You can find the code of the agent here.
The Java Agent
When I created the agent, I encountered several challenges, which I listed below and how I dealt with them. This might help you to overcome some initial challenges when writing your own Java Agent.
Keep the dependencies to a minimum
First, the JAR for the agent must include its dependencies. You often do not know in which context the agent is loaded and if required dependencies are supplied by another application. The maven-dependency-plugin with the descriptor reference jar-with-dependencies helps you generate a JAR file including dependencies.
When you include dependencies however in the JAR containing also your agent, they might cause issues with other classes which are loaded by the JVM (because you usually run an application or even application server). The specific challenge which I encountered was that I was using slf4j-simple and my application was using Logback for logging. The solution was simple; remove slf4-simple. More generally; use as few external dependencies as viable for the agent. I used only javassist. I needed this dependency to easily do bytecode manipulation.

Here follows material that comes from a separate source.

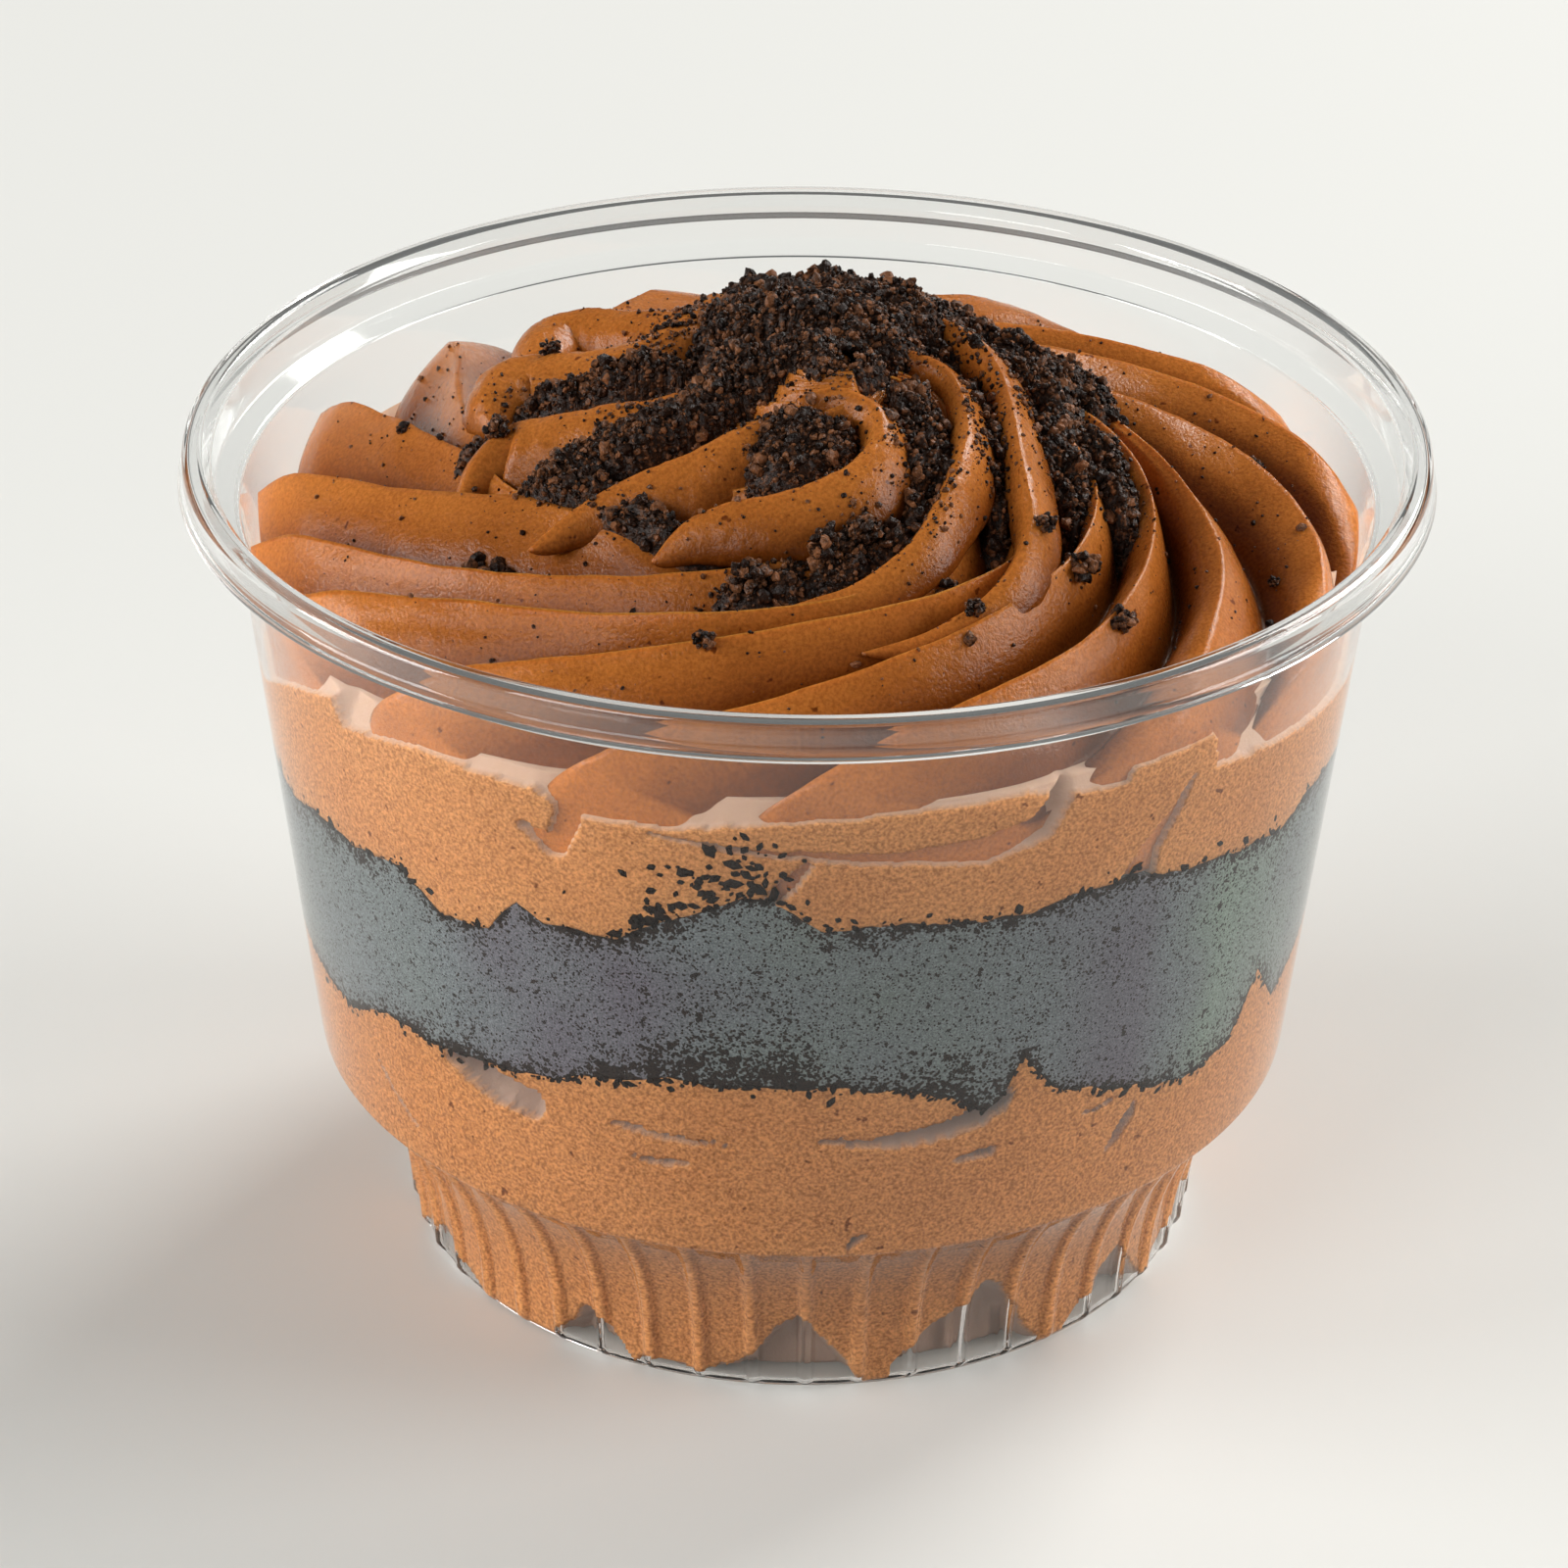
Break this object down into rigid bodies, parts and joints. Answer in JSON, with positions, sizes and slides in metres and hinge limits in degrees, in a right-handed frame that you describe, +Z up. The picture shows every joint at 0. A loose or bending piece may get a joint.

Trigger class transformation for every class
There are several solutions available to obtain the correct bytecode. Be careful though that your bytecode transformer is triggered for every class that is loaded when it is loaded. Solutions which only look at currently loaded classes (instrumentation.getAllLoadedClasses()) or a scan based on reflection utils like javassist (example here) won't do that. You can register a transformer class that will be triggered when a specific class is loaded, but if you want your agent to be triggered for every class, it is better to register a transformer without having a specific class specified; instrumentation.addTransformer(new RemsyncTransformer());. The agent will be the first to be loaded when using the premain method / the javaagent JVM switch when starting your application.

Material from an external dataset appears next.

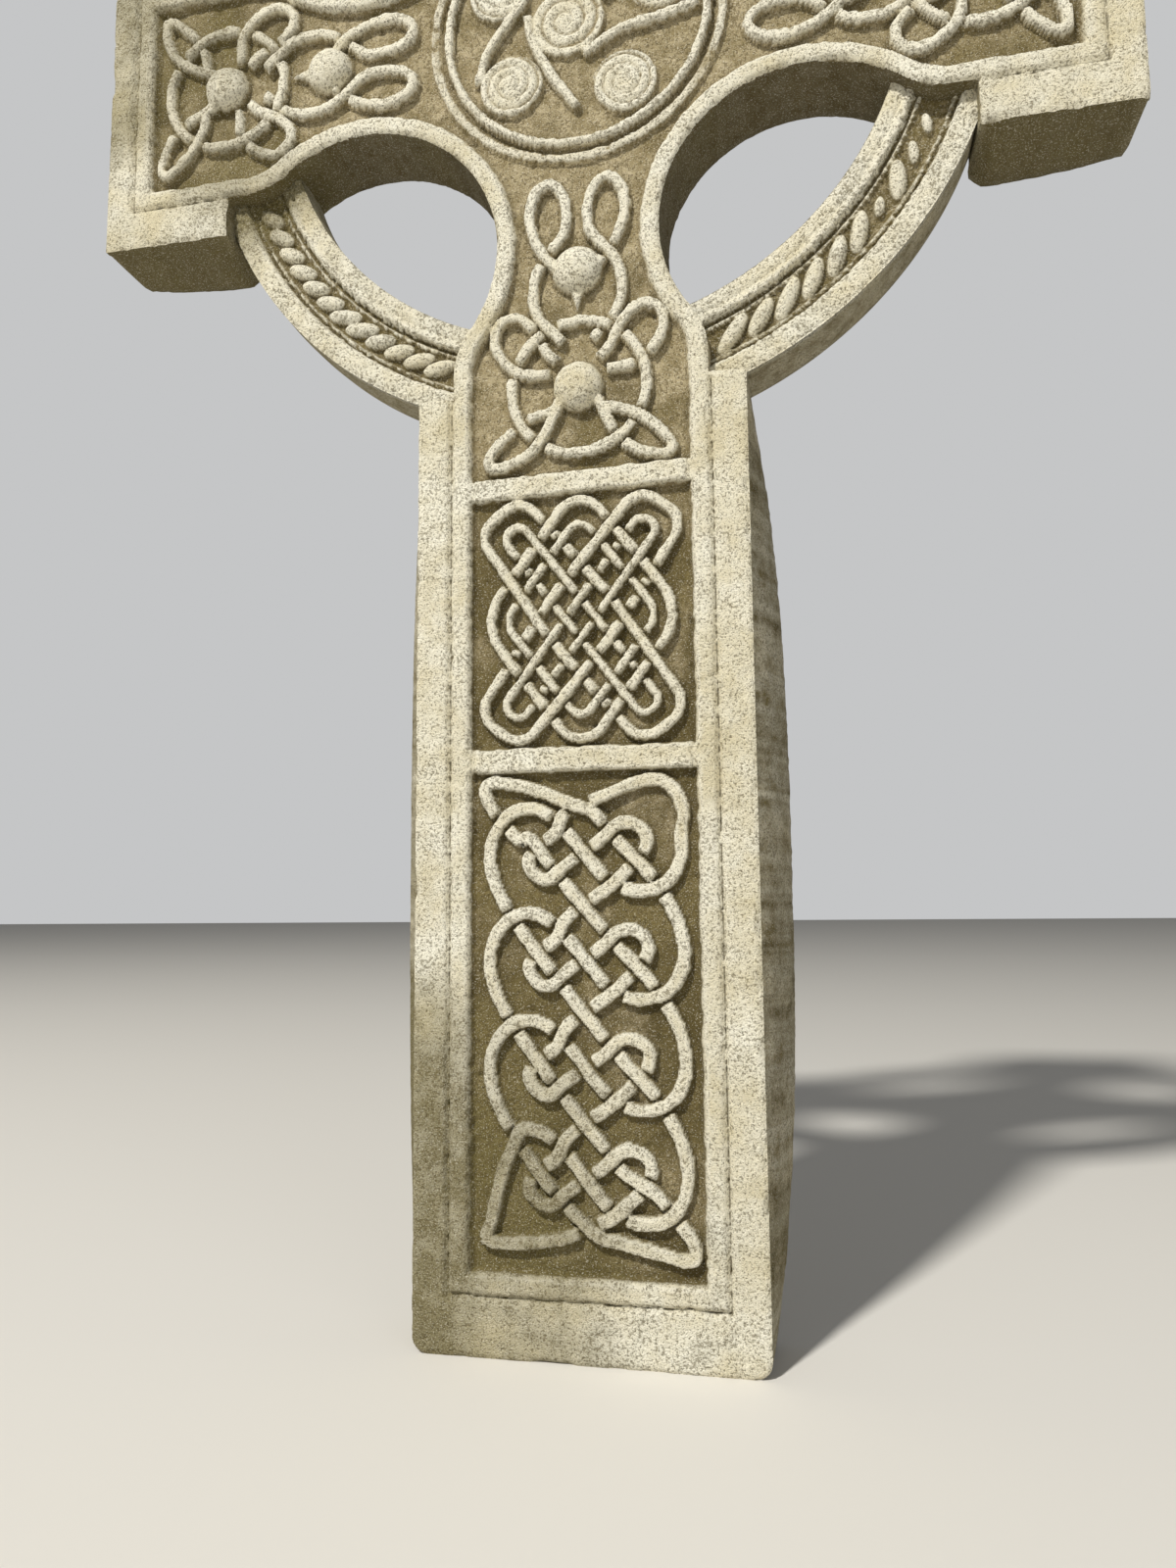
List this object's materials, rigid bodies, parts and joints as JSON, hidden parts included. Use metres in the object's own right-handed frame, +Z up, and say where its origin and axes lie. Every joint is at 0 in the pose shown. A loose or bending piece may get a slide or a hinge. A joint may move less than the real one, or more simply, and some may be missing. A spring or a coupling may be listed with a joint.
{
  "type": "celtic cross gravestone",
  "caption": "Thin cast-stone ring cross with knotwork panels, domed bosses, a spiral roundel and a rope-carved ring pierced between shaft and arms.",
  "frame": {"origin": "middle of the foot, at half the whole depth", "axes": "+Z up the shaft, -Y out of the carved face, +X to the right seen from the front"},
  "size_m": [0.34, 0.0312, 0.586],
  "materials": {
    "cast_stone": "sandy cast stone, sun-bleached cream on the raised faces and olive-brown in the hollows"
  },
  "bodies": {
    "root": {"celtic_cross": "cast_stone"}
  },
  "joints": []
}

Of course, if you want to attach the agent to an already running JVM (using the agentmain method), you still need to process the already loaded classes.
Obtain the bytecode
I've seen several examples on how to obtain the bytecode of the class to edit in the transformer class. The signature of the transform method of transformer class is:
public byte[] transform(ClassLoader loader, String className, Class<?> classBeingRedefined,
ProtectionDomain protectionDomain, byte[] classfileBuffer) throws IllegalClassFormatException
It is tempting to use the loader, className and classBeingRedefined to obtain the relevant CtClass instance. The CtClass instance can be edited using javassist. For example by doing something like:
String targetClassName = className.replaceAll("\\.", "/");
ClassPool cp = ClassPool.getDefault();
CtClass cc = cp.get(targetClassName);
I'm however not a great fan of string parsing / editing to obtain the correct name of a class and then fetch it. The classfileBuffer contains the bytecode of the class being loaded and this can be edited directly. I implemented this like below (based on this which contains a more elaborate explanation).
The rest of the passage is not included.